The circumstances behind the death of suspected drug pusher Wilson Villanueva in Toledo City last Sunday would have been just another item in a growing list of police stories about the war against drugs were it not for the involvement of a girl and her mother..
Villanueva was dubbed “Pretty Boy” by the police and his cohorts. But there was nothing pretty about his looks or about the fact that he ended up the live-in partner of an underage girl after setting up a shabu den in her home.
“Their relationship was on and off. But she kept coming back to the suspect since he provides her drugs,” said SPO1 Reynaldo Solante of the Toledo City police.
The family life was far from ideal.
Her German father and mother were having their marriage annulled. She and her mother were scrambling for support.
Perhaps this partly explains the mother’s alleged tolerance of the relationship of her daughter, who had dropped out of school, and Villanueva.

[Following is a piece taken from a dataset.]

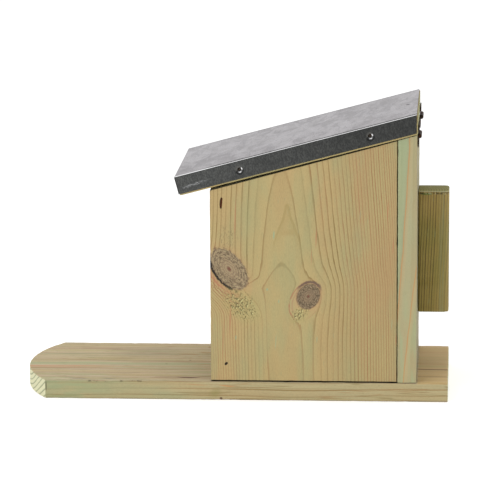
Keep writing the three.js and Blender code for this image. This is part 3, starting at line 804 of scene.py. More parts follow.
# ---- side panels ----
def panel_extras(t, a, b, c, col, height):
    # painted shade: a near-black line just under the lid, wider towards the front, and another along the foot, for the
    # shadowed gaps there
    below = side_top(BOX_FRONT) + b * TOP_SLOPE - a
    reach = 0.4 - b * 0.0015
    painted_lid_gap_shade = 1.0 - smooth(below - reach, -0.35, 0.3)
    col = colour_mix(t, painted_lid_gap_shade * 0.97, col, srgb("#0E0D08"))
    painted_foot_gap_shade = 1.0 - smooth(a, T + 1.2, T + 1.75)
    col = colour_mix(t, painted_foot_gap_shade * 0.9, col, srgb("#1C1A10"))
    # rust round the staple and the brad
    d = knot_distance(M, b, a, 10.6, 191.2, 5.2, 1.35, 85.0)
    col = colour_mix(t, (1.0 - smooth(d, 0.75, 1.15)) * 0.85, col, srgb("#3A2110"))
    d = knot_distance(M, b, a, 15.0, 36.0, 1.45, 1.35, 0.0)
    col = colour_mix(t, (1.0 - smooth(d, 0.75, 1.1)) * 0.9, col, srgb("#1A140C"))
    # cold green resin flecks lying with the grain
    for u, v, long, wide, k in (
        (60.5, 160.5, 5.0, 1.0, 0.6), (54.0, 108.0, 1.6, 1.3, 0.6), (62.0, 57.0, 9.0, 0.7, 0.4), (24.0, 61.0, 3.0, 0.9, 0.5),
        (101.0, 60.0, 4.0, 0.7, 0.35), (65.0, 96.5, 2.2, 0.9, 0.5), (172.0, 75.0, 7.0, 0.6, 0.3), (142.0, 180.0, 6.0, 0.6, 0.3),
    ):
        d = knot_distance(M, a, b, v, u, long, wide, 4.0)
        col = colour_mix(t, (1.0 - smooth(d, 0.35, 1.1)) * k, col, srgb("#84A88A"))
    # short rusty streaks in the late wood
    for u, v, long, wide, k in (
        (100.5, 158.0, 12.0, 0.8, 0.5), (168.0, 184.0, 14.0, 0.7, 0.5), (173.0, 150.0, 9.0, 0.7, 0.5), (176.0, 60.0, 8.0, 0.7, 0.5),
        (96.0, 140.0, 10.0, 0.6, 0.4), (24.0, 176.0, 24.0, 0.9, 0.45), (19.0, 84.0, 22.0, 1.0, 0.5), (12.0, 60.0, 26.0, 0.8, 0.35),
    ):
        d = knot_distance(M, a, b, v, u, long, wide, 2.0)
        col = colour_mix(t, (1.0 - smooth(d, 0.3, 1.1)) * k, col, srgb("#AE6C4C"))
    return col, height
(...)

If Villanueva had survived the police operation against him, he would have had to answer not just for shabu pushing, but for exploitation of a minor.
Last we heard, the German father came over to attend to his daughter, who was taken into custody by social welfare workers.
But the damage is there.
If police reports are true about her drug habit, she would need rehabilitation as well as counselling for her disjointed family life.

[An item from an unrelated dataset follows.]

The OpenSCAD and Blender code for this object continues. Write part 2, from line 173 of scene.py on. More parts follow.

It’s easy to blame poverty for a downward spiral similar to what the minor experienced.
But there are other families with more meager means who find ways to raise their offspring without abandoning them to adult criminal fiends.
The drug menace exists in nearly every town and city of Cebu island now.

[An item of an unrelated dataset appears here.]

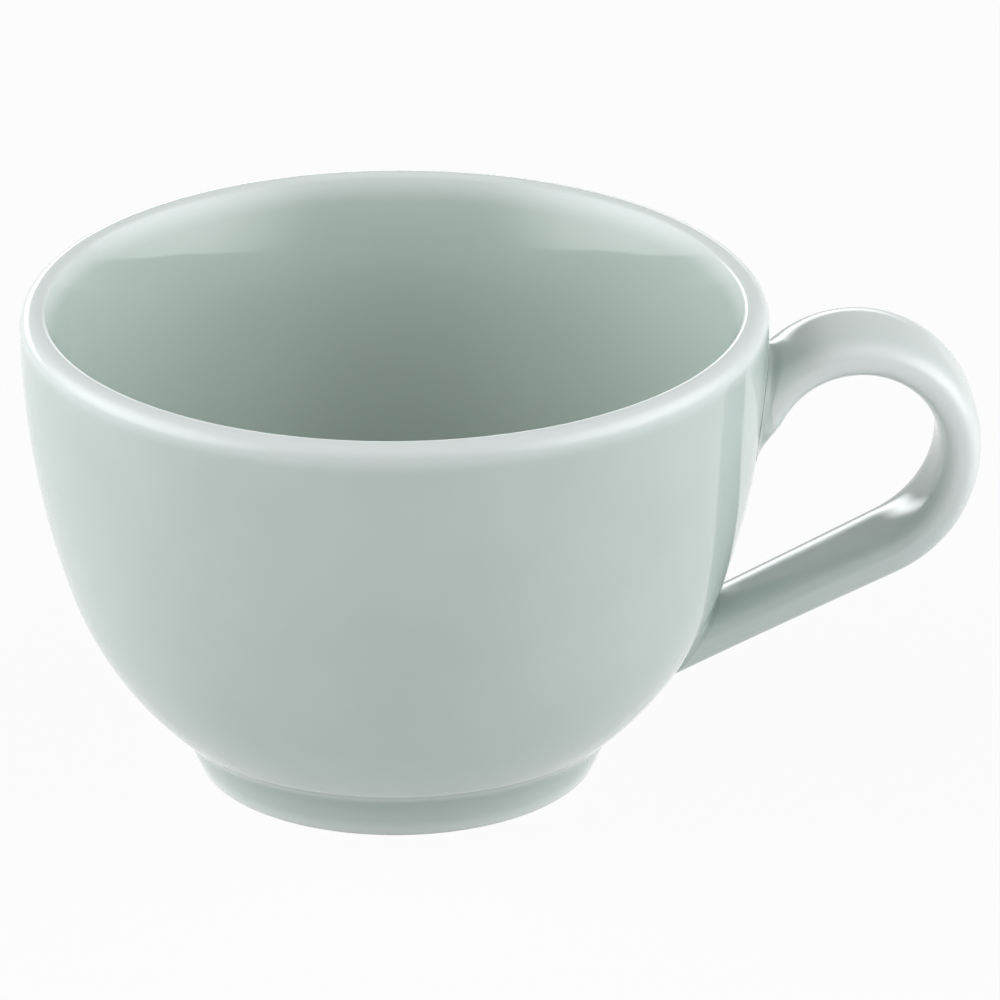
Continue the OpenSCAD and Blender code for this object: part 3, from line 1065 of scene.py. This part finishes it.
def light_tent():
    """A white world for the camera. Matt surfaces are lit by its walls more than by its top, and
    reflections see it open on the camera's side."""
    world = bpy.data.worlds.new("Light Tent")
    world.use_nodes = True
    tree = world.node_tree
    tree.nodes.clear()
    path = add_node(tree, "ShaderNodeLightPath").outputs
    way = add_node(tree, "ShaderNodeTexCoord").outputs["Generated"]
    split = add_node(tree, "ShaderNodeSeparateXYZ", {"Vector": way}).outputs
    ends = {
        "Value": split["Z"],
        "From Min": TOP_FROM_SHARE,
        "To Min": WALL_GLOW,
        "To Max": TOP_GLOW,
    }
    glow = add_node(tree, "ShaderNodeMapRange", ends, interpolation_type="SMOOTHSTEP")
    ends = {
        "Value": split["Y"],
        "From Min": OPEN_SHARES[0],
        "From Max": OPEN_SHARES[1],
        "To Min": OPEN_GLOW,
    }
    shine = add_node(tree, "ShaderNodeMapRange", ends, interpolation_type="SMOOTHSTEP")
    unseen = add_node(
        tree,
        "ShaderNodeMix",
        {
            "Factor": path["Is Glossy Ray"],
            "A": glow.outputs["Result"],
            "B": shine.outputs["Result"],
        },
    )
    strength = add_node(
        tree,
        "ShaderNodeMix",
        {"Factor": path["Is Camera Ray"], "A": unseen.outputs["Result"], "B": 1},
    )
    white = add_node(tree, "ShaderNodeBackground", {"Strength": strength.outputs["Result"]})
    add_node(tree, "ShaderNodeOutputWorld", {"Surface": white.outputs["Background"]})
    return world


def add_soft_box(settings, name, azimuth, elevation, width, height, radiance, lights):
    """Adds an area lamp that faces the cup's middle."""
    a = math.radians(azimuth) - HANDLE_AWAY
    e = math.radians(elevation)
    back = Vector((math.sin(a) * math.cos(e), -math.cos(a) * math.cos(e), math.sin(e)))
    place = Vector((0, 0, AXIS_HEIGHT)) + SOFT_BOX_DISTANCE * back
    bpy.ops.object.light_add(type="AREA", location=place)
    lamp = bpy.context.object
    lamp.name = lamp.data.name = name
    lamp.data.shape = "RECTANGLE"
    lamp.data.size, lamp.data.size_y = width, height
    lamp.data.energy = settings.lamps * radiance * math.pi * width * height
    fade_to_edge(lamp.data, settings.cloth)
    lamp.rotation_mode = "QUATERNION"
    lamp.rotation_quaternion = back.to_track_quat("Z", "Y")
    lamp.visible_diffuse = lights


def add_camera(scene):
    """Adds the camera where the one that took the cup stood."""
    place, right, up, backward = camera_place()
    data = bpy.data.cameras.new("camera")
    data.lens = PIXELS_PER_METRE * CAMERA_DISTANCE / IMAGE_SIDE * data.sensor_width
    data.clip_start, data.clip_end = CAMERA_CLIP
    camera = bpy.data.objects.new("camera", data)
    scene.collection.objects.link(camera)
    turned = Matrix((right, up, backward)).transposed()
    camera.matrix_world = Matrix.Translation(place) @ turned.to_4x4()
    scene.camera = camera


class CUP_OT_stage(bpy.types.Operator):
    """Set up the floor, the soft boxes, the world and the camera"""

    bl_idname = "cup.stage"
    bl_label = "Stage"
    bl_options = {"REGISTER", "UNDO"}

    def execute(self, context):
        scene = context.scene
        settings = scene.cup.stage
        bpy.ops.object.select_all(action="DESELECT")
        bpy.ops.mesh.primitive_circle_add(
            vertices=FLOOR_SIDES, radius=FLOOR_RADIUS, fill_type="NGON"
        )
        floor = context.object
        floor.name = floor.data.name = "floor"
        floor.data.materials.append(paper_floor(settings))
        scene.world = light_tent()
        for soft_box in SOFT_BOXES:
            add_soft_box(settings, *soft_box)
        add_camera(scene)
        scene.view_settings.view_transform = "Standard"
        return {"FINISHED"}


class CUP_PT_panel(bpy.types.Panel):
    """Lists the cup's operators and settings"""

    bl_idname = "CUP_PT_panel"
    bl_label = "Glazed Cup"
    bl_space_type = "VIEW_3D"
    bl_region_type = "UI"
    bl_category = "Cup"

    def draw(self, context):
        settings = context.scene.cup
        for operator, groups in STEPS:
            box = self.layout.box()
            box.operator(operator.bl_idname)
            for group_name in groups:
                part = getattr(settings, group_name)
                for name in part.bl_rna.properties.keys():
                    if name not in ("rna_type", "name"):
                        box.prop(part, name)


# The operators in the order in which they run, and the settings shown with each
STEPS = [
    (CUP_OT_bowl, ["bowl"]),
    (CUP_OT_foot_ring, ["foot"]),
    (CUP_OT_handle, ["handle"]),
    (CUP_OT_slip_joints, ["slip"]),
    (CUP_OT_stage, ["colours", "stage"]),
]

CLASSES = [
    CupBowlSizes,
    CupFootSizes,
    CupHandleSizes,
    CupSlipSizes,
    CupColours,
    CupStageSettings,
    CupSettings,
    *(operator for operator, _ in STEPS),
    CUP_PT_panel,
]


def register():
    for cls in CLASSES:
        bpy.utils.register_class(cls)
    bpy.types.Scene.cup = bpy.props.PointerProperty(type=CupSettings)


def unregister():
    del bpy.types.Scene.cup
    for cls in reversed(CLASSES):
        bpy.utils.unregister_class(cls)


def main():
    register()
    bpy.ops.cup.bowl()
    bpy.ops.cup.foot_ring()
    bpy.ops.cup.handle()
    bpy.ops.cup.slip_joints()
    bpy.ops.cup.stage()


if __name__ == "__main__":
    main()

But reports of drug dealing in Toledo City have been particularly consistent, and getting worse.
The problem belongs to the community, not just law enforcers to address and tests the effectiveness of local leadership.
We’re not advocating Davao City Mayor Rody Duterte’s receipe of lynching every suspected drug dealer, but a strong, we-mean-business approach is needed to send a clear signal that illegal drugs is not a welcome enterprise in Toledo City.
The police dispatched one suspected pusher last Sunday. The impact of narcotics is still destroying families. It will take a determined community to ensure that youngsters are not at the mercy of drug operators as vendors or hell’s version of a boyfriend.